The result: if we are separated, I have no way to spend the night out alone.

I have no shelter. If I were to spend the night out alone on the Colorado Trail, my sleeping bag would likely get soaked because it rains every day or two. Which means I have to either keep hiking until it stops raining, or risk hypothermia.

Stupid.

So, we go to Walmart and I buy a tiny, simple, totally flimsy piece of waterproof fabric that I can string between 2 trees if we are separated. And maybe I’m still dumb about camping in a lot of ways, but at least I won’t die because of a choice someone else makes, or a simple mistake that leads to Granite and I being separated for a night.

After Walmart, we hop back on the free shuttle and ride it to Copper Mountain Ski Resort, which is a ghost town in July (or at least first thing in the morning in July). We find our trail, cinch our hip belts, and start heading up.

Today we are slack packing: we left almost all of our gear in Breckenridge and we’ll hike back over the mountain to get to our hostel tonight. Then we can take the shuttle tomorrow and continue on from Copper Mountain with our gear as normal.

This is a steep section, even doing it backwards from Copper to Breck. We have about 4 miles of climbing, starting at under 10,000 feet and climbing to about 12,500.  The bus drops us later than we normally start, so we step out onto the CT at 9:30 AM.

The first 3 miles are mostly forest, steep in sections but manageable. We lose ourselves in the breathing and the walking, pushing up to find the next step, occasionally catching a mountain view through the trees.

The last mile or so to the top is expansive views. We can see up the mountainside ahead of us, the stubble of green giving way to snowy patches and granite. The altitude makes it hard to breathe, and the colors seem too bright, almost technicolor. I wrap myself in my rain jacket and find my wool hat.

This is as high a mountain as I’ve ever climbed. It’s thrilling and somehow goofy feeling to sit on the summer eating a picnic. We chat with 2 guys, one older and one younger, the young one struggling with the altitude but refusing to give up. We watch a biker or two with ropey legs crest the mountain and start to descend.

We start to head down around 1 PM, not wanting to linger too long for fear of storms. We see lots of hikers on the way down and I wonder how many we’ll see on the trail in the coming days. They are mostly struggling under too-heavy packs.

The trail down is incredibly steep and technical, meaning loose rocks of various sizes and uneven footing.  No happy switchbacks. After a few hours, my feet are aching and I have a weird blister on the outside of my left foot and a hot spot on the inside of my right, all from bad footing.

Knowing I can charge my phone tonight, I put in my headphones and zone out to an audiobook. I ditch Furiously Happy and start Me Before You, which (rightly, I’d say) earned the wrath of countless disability rights activists but seemed like a promising candidate for low-commitment fiction that would distract me from work thoughts. It works pretty well for an hour or two, and we creep down the rough terrain.
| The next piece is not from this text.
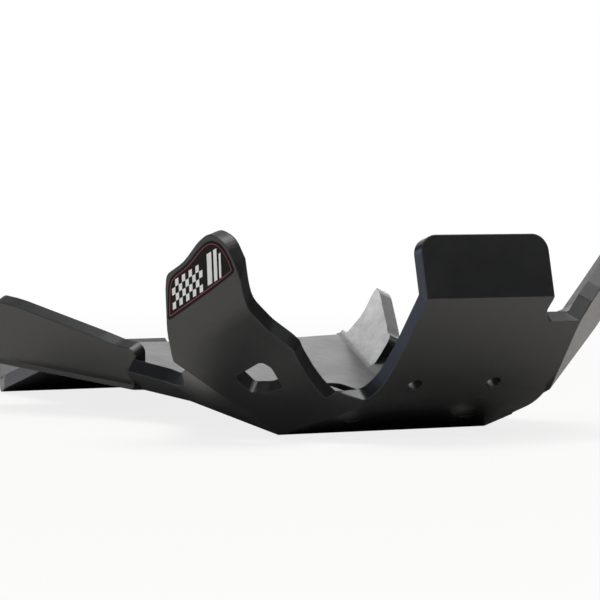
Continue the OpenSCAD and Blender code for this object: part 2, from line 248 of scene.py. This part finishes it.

We are passing by a stream of mountain bikers, each one exhausted and in various stages of joy, confusion, and despair. Apparently they are racing from Denver to Durango, and this is day 2 or 3 for them.

We arrive back at the road at 5:45 PM, making it the slowest hiking day we’ve had. We miss the free bus to Breckenridge and decide to call an uber.

While we are waiting, a lanky thru-hiker hurries over from where he was waiting across the street for a bus. His name is Ray, and he knows me from the Facebook group for CT thru hikers. He’s 46 and a PR guy for the Naval Academy. He invites me and Granite to visit him anytime we are in Colorado Springs, and then the uber arrives and we take him to town. He doesn’t know where to stay so we point him to the Fireside. He walked 23 miles today and he’s almost incoherent.

We go back to the Canteen for dinner and it’s lovely and delicious. I drink an alcoholic root beer and eat French fries. We have a new itinerary, with more daily miles, more zero days in town, and a 14,000+ foot mountain. So a lot to look forward to.


We go back to the hostel and jump in the communal hot tub, each of us wearing a pair of men’s swimming trunks and nothing else. Then I spend a ton of time organizing my pack for the next leg. We turn out the lights and it’s pitch dark. I sleep restlessly.